Forgetting to Plan for Failure

When services communicate over a network, failures are inevitable. A network connection can be slow, a service might be temporarily unavailable, or a downstream dependency could time out. If you don't design for these scenarios, a small problem in one service can cascade and bring down your entire application.

Resilience should be baked into your design from the start. Implement patterns like retries (with exponential backoff), circuit breakers, and fallbacks to ensure your system can gracefully handle partial failures. For example, if a service that provides product recommendations is down, your application should still be able to display the main product page without it. Assume that things will fail, and build your services to be resilient in the face of it.

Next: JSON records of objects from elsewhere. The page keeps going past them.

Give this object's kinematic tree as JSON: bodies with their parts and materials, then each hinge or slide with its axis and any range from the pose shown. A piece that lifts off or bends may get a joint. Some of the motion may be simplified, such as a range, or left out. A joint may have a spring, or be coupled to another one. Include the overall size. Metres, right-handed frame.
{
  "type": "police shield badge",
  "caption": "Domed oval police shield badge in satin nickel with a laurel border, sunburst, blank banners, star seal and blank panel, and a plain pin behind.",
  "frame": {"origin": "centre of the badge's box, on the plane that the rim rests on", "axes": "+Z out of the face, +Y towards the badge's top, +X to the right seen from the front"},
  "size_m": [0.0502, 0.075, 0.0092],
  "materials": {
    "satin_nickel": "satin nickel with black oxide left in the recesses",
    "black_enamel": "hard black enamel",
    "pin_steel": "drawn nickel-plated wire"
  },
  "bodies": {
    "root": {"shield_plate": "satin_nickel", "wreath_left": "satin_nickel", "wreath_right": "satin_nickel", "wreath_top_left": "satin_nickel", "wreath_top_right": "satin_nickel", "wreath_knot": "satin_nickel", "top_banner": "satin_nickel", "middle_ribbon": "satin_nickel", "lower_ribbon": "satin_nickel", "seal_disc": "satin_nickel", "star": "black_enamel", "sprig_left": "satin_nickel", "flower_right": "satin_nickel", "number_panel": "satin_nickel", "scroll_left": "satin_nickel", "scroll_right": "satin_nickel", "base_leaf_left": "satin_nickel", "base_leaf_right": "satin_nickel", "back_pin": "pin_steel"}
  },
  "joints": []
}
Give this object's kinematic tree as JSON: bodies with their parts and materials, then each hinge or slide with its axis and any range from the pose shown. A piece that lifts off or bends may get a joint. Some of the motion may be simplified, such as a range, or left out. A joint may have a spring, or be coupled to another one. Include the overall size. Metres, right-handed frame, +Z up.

Streamline Microservices with Workflow Automation

While microservices give you incredible flexibility, managing processes that span across multiple services can get complicated. When a single business action, like processing a customer order, requires several services to work together, you need a clear way to orchestrate them. This is where workflow automation comes in. Instead of having services communicate in a complex, hard-to-track web, you can use a workflow to define and automate the sequence of tasks. This approach brings order to your architecture, making it easier to see how processes are running, identify bottlenecks, and make changes without rewriting code for multiple services. By centralizing the process logic, you can reduce complexity, prevent errors, and make your entire system more efficient and manageable.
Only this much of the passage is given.